Introduction
Cryptocurrency markets remained stagnant over the weekend following a historic $700 billion rout, but investors are bracing for potential volatility as a critical week of U.S. economic data releases looms. With Bitcoin recovering to $71,000 yet remaining 44% below its peak, and Ether holding at $2,100 but down 58% from its high, the market’s immediate direction hinges on key inflation and labor reports that will directly influence Federal Reserve policy. This confluence of data could redefine the timeline for interest rate cuts, impacting both traditional and digital asset markets.
Key Points
- Bitcoin recovered to $71,000 but remains 44% below its all-time high, with total crypto market cap at $2.45 trillion—lowest since November 2024.
- January's CPI Inflation report and Jobs Report are considered critical for Federal Reserve policy decisions, with potential to accelerate rate cut expectations.
- Five Federal Reserve speaker events scheduled this week could provide additional guidance on monetary policy direction affecting both traditional and crypto markets.
A Fragile Crypto Recovery Amidst Broader Market Shifts
The cryptocurrency market experienced minimal movement over the weekend, with total market capitalization hovering around $2.45 trillion, its lowest level since November 2024, as noted by the analysis. This stagnation follows last week’s massive sell-off, leaving major assets deeply wounded. Bitcoin managed to reclaim the $71,000 level after crashing to around $60,000 on Friday, yet it remains entrenched in a bear market, down 44% from its all-time high. Similarly, Ether prices recovered to $2,100 but could not advance further, remaining 58% below its August peak. The minor bounce seen across altcoins offered little solace, as most assets remain severely depressed following last week’s obliteration.
This crypto stasis contrasted with movements in traditional markets. As reported, US stock futures rose on Monday morning, with US President Donald Trump reiterating his 100,000 target for the Dow Jones Industrial Average. Simultaneously, precious metal markets showed signs of recovery, with gold reclaiming $5,000 per ounce and silver rising back to $80 per ounce. This divergence underscores the complex, interconnected landscape where crypto assets now operate, increasingly sensitive to the same macroeconomic forces that drive traditional finance.
The Macroeconomic Spotlight: Inflation, Jobs, and the Fed
The coming days are packed with economic events that could inject significant volatility into all markets. The delayed December Retail Sales data, due Monday, will shed crucial light on the state of consumer spending. However, the primary focus, as highlighted by CNBC’s Jim Cramer, is the Labor Department’s January Jobs Report on Wednesday. “If that comes in soft, it means the Fed can keep cutting rates, and that’s great news for the stock market itself,” Cramer said, a sentiment that extends to risk assets like cryptocurrency. This is followed by Initial Jobless Claims and January Existing Home Sales data on Thursday.
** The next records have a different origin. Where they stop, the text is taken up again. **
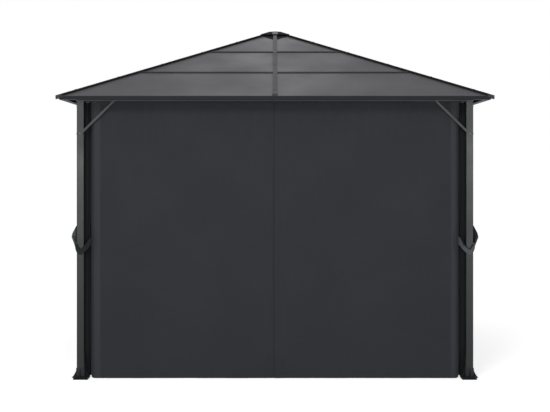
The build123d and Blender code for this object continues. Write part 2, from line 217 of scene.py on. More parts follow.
class Paint:
    # the nodes of one material, or of the world
    def __init__(self, holder):
        self.holder = holder
        holder.use_nodes = True
        self.tree = holder.node_tree
        self.tree.nodes.clear()

    def node(self, kind, settings, inputs):
        # any node: its settings first, then its sockets' values or links
        made = self.tree.nodes.new(kind)
        for key, value in settings.items():
            setattr(made, key, value)
        for key, value in inputs.items():
            if isinstance(value, Signal):
                self.tree.links.new(value.socket, made.inputs[key])
            else:
                made.inputs[key].default_value = value
        return made

    def value(self, kind, settings, inputs, output=0):
        return Signal(self, self.node(kind, settings, inputs).outputs[output])

    def calc(self, operation, *numbers):
        return self.value("ShaderNodeMath", {"operation": operation}, dict(enumerate(numbers)))

    def place(self):
        # object coordinates, in metres
        return self.value("ShaderNodeTexCoord", {}, {}, "Object")

    def clothPlace(self, stretch=(1, 1, 1)):
        # metres across and down the flat cloth, stretched
        spot = self.value("ShaderNodeUVMap", {"uv_map": "cloth"}, {})
        return self.value("ShaderNodeMapping", {}, {"Vector": spot, "Scale": stretch})

    def along(self, spot, axis):
        # one coordinate of a spot: X, Y or Z
        return self.value("ShaderNodeSeparateXYZ", {}, {"Vector": spot}, axis)

    def noise(self, spot, scale, detail=3):
        values = {"Vector": spot, "Scale": scale, "Detail": detail}
        return self.value("ShaderNodeTexNoise", {}, values, "Fac")

    def wave(self, spot, scale, direction):
        settings = {"wave_type": "BANDS", "bands_direction": direction}
        return self.value("ShaderNodeTexWave", settings, {"Vector": spot, "Scale": scale}, "Fac")

    def remap(self, signal, low, high, toLow=0.0, toHigh=1.0):
        # a smooth step from toLow to toHigh while the signal goes from low to high
        values = {"Value": signal, "From Min": low, "From Max": high, "To Min": toLow, "To Max": toHigh}
        return self.value("ShaderNodeMapRange", {"interpolation_type": "SMOOTHSTEP"}, values)

    def mixColour(self, factor, first, second):
        # from the first colour to the second as the factor goes from 0 to 1
        values = {0: factor, 6: first, 7: second}   # the colour sockets of a node with many kinds
        return self.value("ShaderNodeMix", {"data_type": "RGBA"}, values, 2)

    def bump(self, height, distance, under=None):
        # a relief this deep, over another one where that is given
        values = {"Height": height, "Distance": distance}
        if under is not None:
            values["Normal"] = under
        return self.value("ShaderNodeBump", {}, values)

    def finish(self, inputs):
        shader = self.value("ShaderNodeBsdfPrincipled", {}, inputs)
        self.node("ShaderNodeOutputMaterial", {}, {"Surface": shader})
        return self.holder


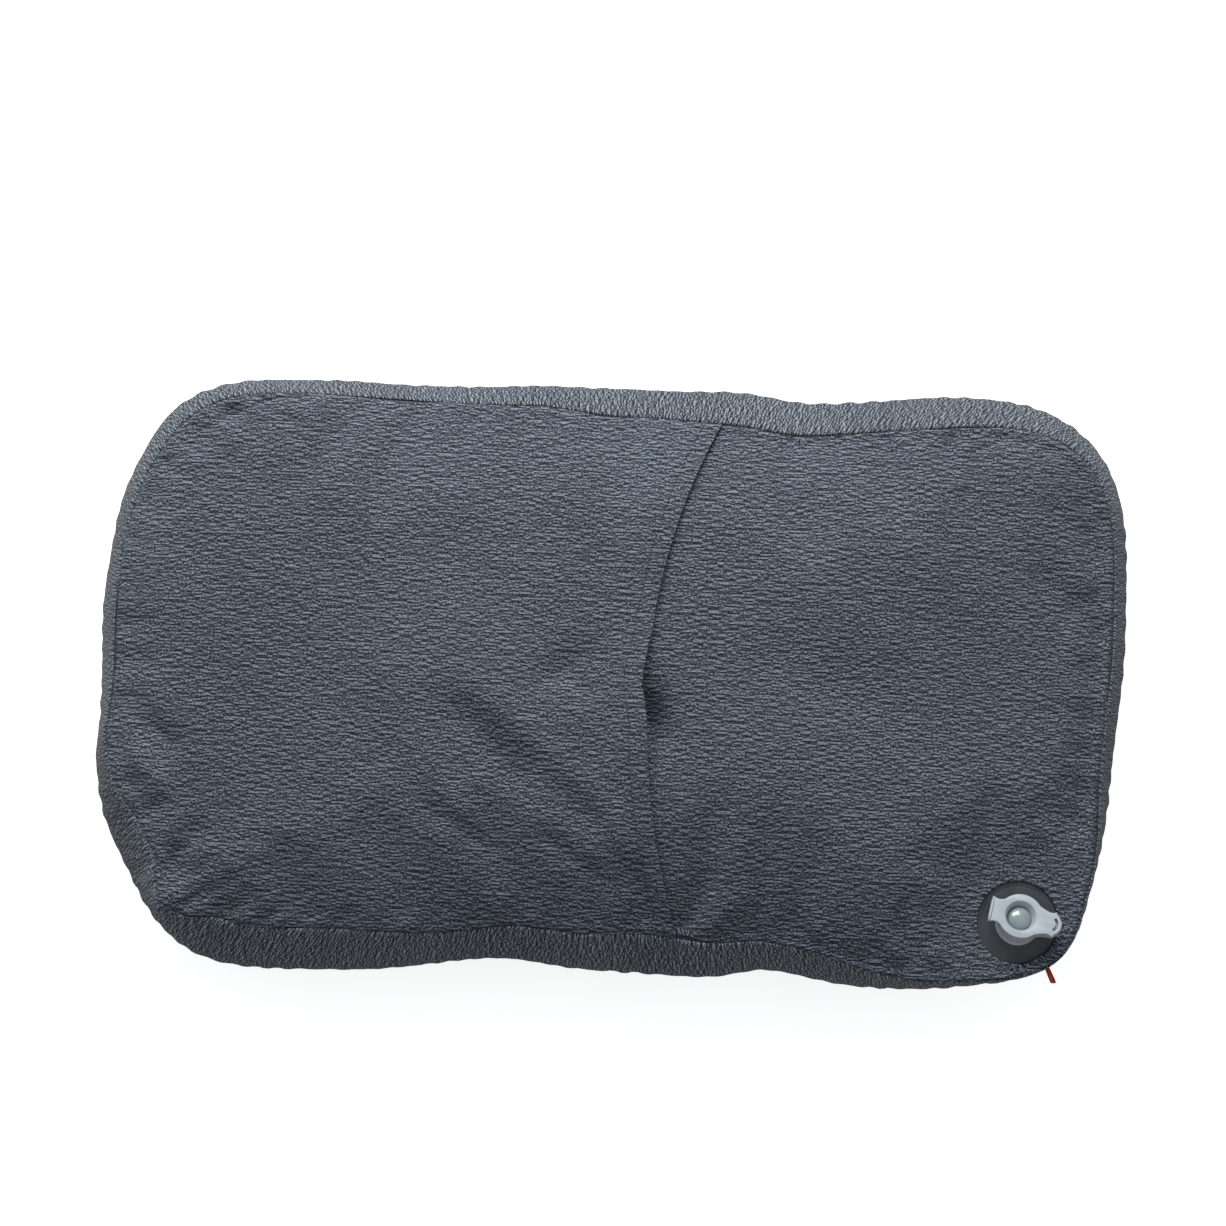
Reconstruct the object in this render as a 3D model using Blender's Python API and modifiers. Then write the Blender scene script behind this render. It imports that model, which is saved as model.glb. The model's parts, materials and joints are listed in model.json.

The week culminates with the release of January’s Consumer Price Index (CPI) Inflation report on Friday. This report measures the average change in prices paid by consumers for a basket of goods and services and is a cornerstone of Federal Reserve policy decisions. As Angelo Kourkafas, senior global investment strategist at Edward Jones, told Reuters, “We’ll see if any either weakness in the labor market data or any surprising cool-down in inflation accelerates a bit the timeline for when the market thinks the next rate cut may be delivered.” These reports, delayed by the latest partial US government shutdown, are critical for investors and policymakers to gauge the health of the US economy.
Adding to the week’s significance are five scheduled Federal Reserve speaker events. These appearances will be scrutinized for any additional guidance on monetary policy direction. The collective data and commentary will help determine whether the current period of stable rate expectations, noted by Kourkafas, will persist or if a shift is imminent. For crypto markets, which have shown heightened correlation to traditional risk sentiment and liquidity expectations, the implications are direct and substantial.
Navigating the Crosscurrents: Policy, Sentiment, and Price
The immediate outlook for cryptocurrencies is inextricably linked to the narrative forged by this week’s data. A combination of soft labor market figures and cooling inflation could bolster the case for the Federal Reserve to maintain or accelerate its rate-cutting cycle. Such a scenario, which lowers the opportunity cost of holding non-yielding assets and potentially increases market liquidity, has historically been viewed as supportive for both equities and speculative assets like Bitcoin and Ether.
Conversely, unexpectedly hot inflation or robust jobs data could dampen expectations for imminent monetary easing, potentially applying renewed pressure on risk assets. For a crypto market still licking its wounds from a $700 billion rout, such an outcome could challenge the fragile recovery witnessed over the weekend. Investors, therefore, face a week of heightened vigilance, parsing each data release and Fed comment for clues about the future cost of capital and its ripple effects across all asset classes. The path forward for digital assets will likely be carved not in isolation, but within the broader contours of US macroeconomic policy and investor sentiment.